Rojas Feijespán or Feingespán, Manuel

Manuel-Rojas

Spanish captain involved in the massacre of Casas Viejas and in the bloody repression that followed the coup against the Republic in Granada. He was the son of a wealthy Granada landowner, Manuel Rojas Cortés, and a woman of German origin named Fernanda Feijespán or Feingespán, who lived between Granada and Madrid. The researchers Miguel Caballero and Pilar Góngora suppose that since Manuel Rojas was a contemporary of García Lorca and taking into account that the bourgeoisie at the end of the 19th century was very small, Federico’s family and Manuel’s family knew each other.

Captain Rojas is in command of the group of Falangists who, on August 6, broke into the Lorca’s summer house with the excuse of searching inside the piano for a clandestine transmitter that supposedly communicated with the Soviet Union.

The brutal fame of Captain Rojas was achieved by several criminal acts. First, for directing and participating in the massacre of Casas Viejas, the event that shook the republican-socialist government of Manuel Azaña in 1934. Rojas was sentenced to 21 years in prison for killing 13 day laborers in cold blood in retaliation for the anarchist insurrection of Casas Viejas (Cádiz, today Benalup-Casas Viejas) that claimed the lives of eight peasants, two civil guards and an assault guard. His mother lived in Granada at the beginning of the Civil War.

The 21-year prison sentence was reduced to just two years thanks to a Supreme Court ruling.

The second event has to do with Granada. The reduction allowed Rojas to soon regain his freedom. On July 18, 1936, he was in Torrenueva (Granada) as an available prisoner. He takes advantage of the uprising to move to the capital where he joins the insurgents and participates in violent assaults, one of them against the Huerta de san Vicente, the summer home of the García Lorca family. Captain Rojas is in command of the group of Falangists who, on August 6, burst into the Lorca’s summer home with the excuse of searching inside the piano for a clandestine transmitter with which they supposedly communicated with the Soviet Union. The group even took a pianist with them to dismantle the instrument in search of the radio. When they found nothing, they gave up.

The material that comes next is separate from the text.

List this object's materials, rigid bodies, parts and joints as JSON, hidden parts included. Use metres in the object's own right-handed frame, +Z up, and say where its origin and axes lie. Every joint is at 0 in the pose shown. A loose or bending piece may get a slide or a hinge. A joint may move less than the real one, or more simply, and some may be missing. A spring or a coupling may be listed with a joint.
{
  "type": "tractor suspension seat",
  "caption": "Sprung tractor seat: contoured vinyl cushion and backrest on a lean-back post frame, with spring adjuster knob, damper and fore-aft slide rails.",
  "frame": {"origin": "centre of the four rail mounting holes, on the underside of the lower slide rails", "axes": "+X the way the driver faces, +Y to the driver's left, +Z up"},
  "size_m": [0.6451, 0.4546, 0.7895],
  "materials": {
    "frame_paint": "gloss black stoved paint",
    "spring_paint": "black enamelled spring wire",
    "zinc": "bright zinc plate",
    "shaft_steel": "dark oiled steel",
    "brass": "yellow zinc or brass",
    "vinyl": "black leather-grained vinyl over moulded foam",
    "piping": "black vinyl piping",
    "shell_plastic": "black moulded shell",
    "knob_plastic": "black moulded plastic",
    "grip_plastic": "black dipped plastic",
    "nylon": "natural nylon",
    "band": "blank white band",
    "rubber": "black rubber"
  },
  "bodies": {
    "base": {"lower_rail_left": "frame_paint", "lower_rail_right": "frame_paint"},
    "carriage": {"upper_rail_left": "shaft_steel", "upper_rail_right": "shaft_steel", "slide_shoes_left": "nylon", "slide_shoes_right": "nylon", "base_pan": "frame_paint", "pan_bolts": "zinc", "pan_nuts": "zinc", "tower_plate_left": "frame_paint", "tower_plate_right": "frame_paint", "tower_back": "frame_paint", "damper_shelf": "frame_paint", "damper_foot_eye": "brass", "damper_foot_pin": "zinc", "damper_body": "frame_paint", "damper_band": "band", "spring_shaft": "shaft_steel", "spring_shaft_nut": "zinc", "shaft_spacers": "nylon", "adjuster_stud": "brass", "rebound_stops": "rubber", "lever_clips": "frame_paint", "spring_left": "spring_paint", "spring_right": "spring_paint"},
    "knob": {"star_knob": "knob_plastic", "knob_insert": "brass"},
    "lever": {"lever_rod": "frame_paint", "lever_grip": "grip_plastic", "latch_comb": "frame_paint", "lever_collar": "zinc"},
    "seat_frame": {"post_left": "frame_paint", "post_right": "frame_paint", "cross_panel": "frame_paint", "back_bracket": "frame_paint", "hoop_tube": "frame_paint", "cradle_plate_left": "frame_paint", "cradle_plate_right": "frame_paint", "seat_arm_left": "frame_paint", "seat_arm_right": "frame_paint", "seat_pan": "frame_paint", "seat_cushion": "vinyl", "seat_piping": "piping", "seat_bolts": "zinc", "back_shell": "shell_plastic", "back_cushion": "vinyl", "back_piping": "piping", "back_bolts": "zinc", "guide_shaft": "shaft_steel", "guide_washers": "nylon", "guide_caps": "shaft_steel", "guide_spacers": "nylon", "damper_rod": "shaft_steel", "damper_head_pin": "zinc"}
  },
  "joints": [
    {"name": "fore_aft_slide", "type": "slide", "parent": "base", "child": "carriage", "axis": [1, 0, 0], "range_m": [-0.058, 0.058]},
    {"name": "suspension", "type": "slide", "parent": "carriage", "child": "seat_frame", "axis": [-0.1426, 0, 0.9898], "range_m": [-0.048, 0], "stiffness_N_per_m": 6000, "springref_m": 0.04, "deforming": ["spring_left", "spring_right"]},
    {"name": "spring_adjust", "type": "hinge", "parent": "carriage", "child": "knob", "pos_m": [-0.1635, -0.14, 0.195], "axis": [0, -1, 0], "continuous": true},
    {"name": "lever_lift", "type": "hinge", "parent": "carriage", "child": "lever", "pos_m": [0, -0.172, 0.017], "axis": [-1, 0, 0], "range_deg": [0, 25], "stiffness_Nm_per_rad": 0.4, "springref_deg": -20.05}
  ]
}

Captain Manuel Rojas (right) during the trial of the Casas Viejas events.
Captain Manuel Rojas (right) during the trial of the Casas Viejas events.

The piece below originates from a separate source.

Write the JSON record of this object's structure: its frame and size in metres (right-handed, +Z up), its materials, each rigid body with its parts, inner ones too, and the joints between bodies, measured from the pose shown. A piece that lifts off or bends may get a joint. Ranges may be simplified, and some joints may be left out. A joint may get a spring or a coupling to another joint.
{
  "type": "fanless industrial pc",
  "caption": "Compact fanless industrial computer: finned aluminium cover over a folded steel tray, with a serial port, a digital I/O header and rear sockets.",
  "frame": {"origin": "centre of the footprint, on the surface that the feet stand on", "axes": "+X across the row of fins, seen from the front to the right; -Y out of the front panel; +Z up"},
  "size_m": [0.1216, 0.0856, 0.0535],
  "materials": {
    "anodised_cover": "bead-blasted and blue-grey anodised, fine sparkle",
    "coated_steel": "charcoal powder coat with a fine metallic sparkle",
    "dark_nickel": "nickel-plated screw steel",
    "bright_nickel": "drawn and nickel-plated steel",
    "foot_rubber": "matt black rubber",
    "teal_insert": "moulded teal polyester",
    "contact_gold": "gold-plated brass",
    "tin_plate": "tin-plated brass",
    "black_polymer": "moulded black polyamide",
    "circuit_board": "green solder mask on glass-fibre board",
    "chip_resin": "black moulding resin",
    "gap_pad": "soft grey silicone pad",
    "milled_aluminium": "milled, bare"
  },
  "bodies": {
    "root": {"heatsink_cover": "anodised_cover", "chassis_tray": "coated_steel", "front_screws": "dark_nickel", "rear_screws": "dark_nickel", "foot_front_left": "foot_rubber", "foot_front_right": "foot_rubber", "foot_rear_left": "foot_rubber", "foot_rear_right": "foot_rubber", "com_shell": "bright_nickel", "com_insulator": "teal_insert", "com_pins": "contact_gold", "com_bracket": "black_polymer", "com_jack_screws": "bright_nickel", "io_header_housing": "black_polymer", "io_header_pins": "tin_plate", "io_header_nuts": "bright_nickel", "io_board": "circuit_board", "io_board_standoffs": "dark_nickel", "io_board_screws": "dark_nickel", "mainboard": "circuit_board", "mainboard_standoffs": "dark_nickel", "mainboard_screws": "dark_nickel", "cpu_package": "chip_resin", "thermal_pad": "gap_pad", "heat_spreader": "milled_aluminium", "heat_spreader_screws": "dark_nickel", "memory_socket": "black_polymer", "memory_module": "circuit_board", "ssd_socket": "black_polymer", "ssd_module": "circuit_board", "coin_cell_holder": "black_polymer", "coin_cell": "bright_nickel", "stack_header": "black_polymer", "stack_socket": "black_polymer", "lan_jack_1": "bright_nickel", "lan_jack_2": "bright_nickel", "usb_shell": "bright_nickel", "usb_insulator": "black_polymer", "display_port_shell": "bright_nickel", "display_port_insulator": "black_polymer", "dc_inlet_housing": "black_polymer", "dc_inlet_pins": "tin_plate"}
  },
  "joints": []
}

“On several occasions and almost always in the torrid afternoons at the end of July, armed men in uniform had invaded the farmhouse in the Vega de Granada where we spent that summer of 1936. The heaviness already produced by the heat, against which we fought by darkening and closing the windows and balconies, was added to by the shocks and anguish produced in those hours of silence and tranquility by the outcries of imperious voices, the expletives, the noises of boots and weapons in the small square first and then inside the house on the stairs and in the hallway later. They invaded the house recklessly, searched the furniture, always with bad and threatening manners, and removed the drawers. Once they even lifted the lid of the grand piano in the living room, looking for I don’t know what, and they also searched inside the mahogany box of the giant wall clock in the living room,” recalls Manuel Fernández-Montesinos García-Lorca (What lives in us, 2008).

After successive assignments in the Falange militias, as chief of the Motril sector, chief of the 17th battery of the Light Artillery regiment number 3 and officer of the Divisionary Park number 2, he was transferred in October 1937 to the Heavy Artillery regiment number 1 to organize the 8th battery.

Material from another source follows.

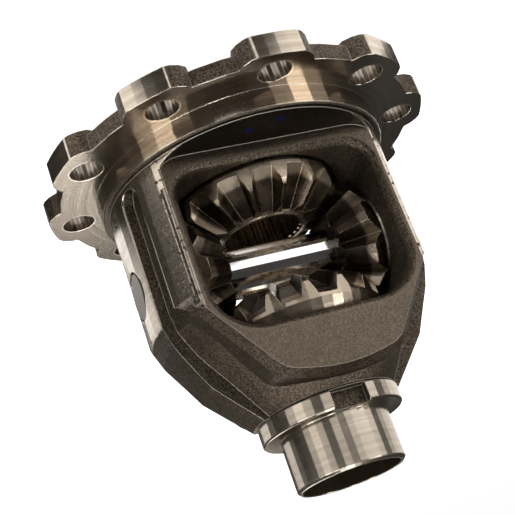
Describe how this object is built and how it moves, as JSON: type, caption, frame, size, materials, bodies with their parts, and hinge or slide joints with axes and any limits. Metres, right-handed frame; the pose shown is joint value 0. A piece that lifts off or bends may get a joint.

Captain Manuel Rojas (first from the right) during the trial for the events of Casas Viejas. In the photo we can also see Manuel Azaña (first from the left).
Captain Manuel Rojas (first from the right) during the trial for the events of Casas Viejas. Also pictured is Manuel Azaña (first from left).

His brazen and violent biography still has one more chapter. In February 1938, while on the Aragon front, he obtained permission to move to Granada due to the death of his mother. After the funeral, instead of returning to the front, he travels to Seville where he steals an American-made car -which was assigned to a military transport controller- with the idea of going on a spree with prostitutes before returning to the fight. On March 3, on his return to Zaragoza, he is arrested and sent back to Seville where a court tries him and sentences him to one year and eight months in prison.

He disappeared in the last days of the Civil War.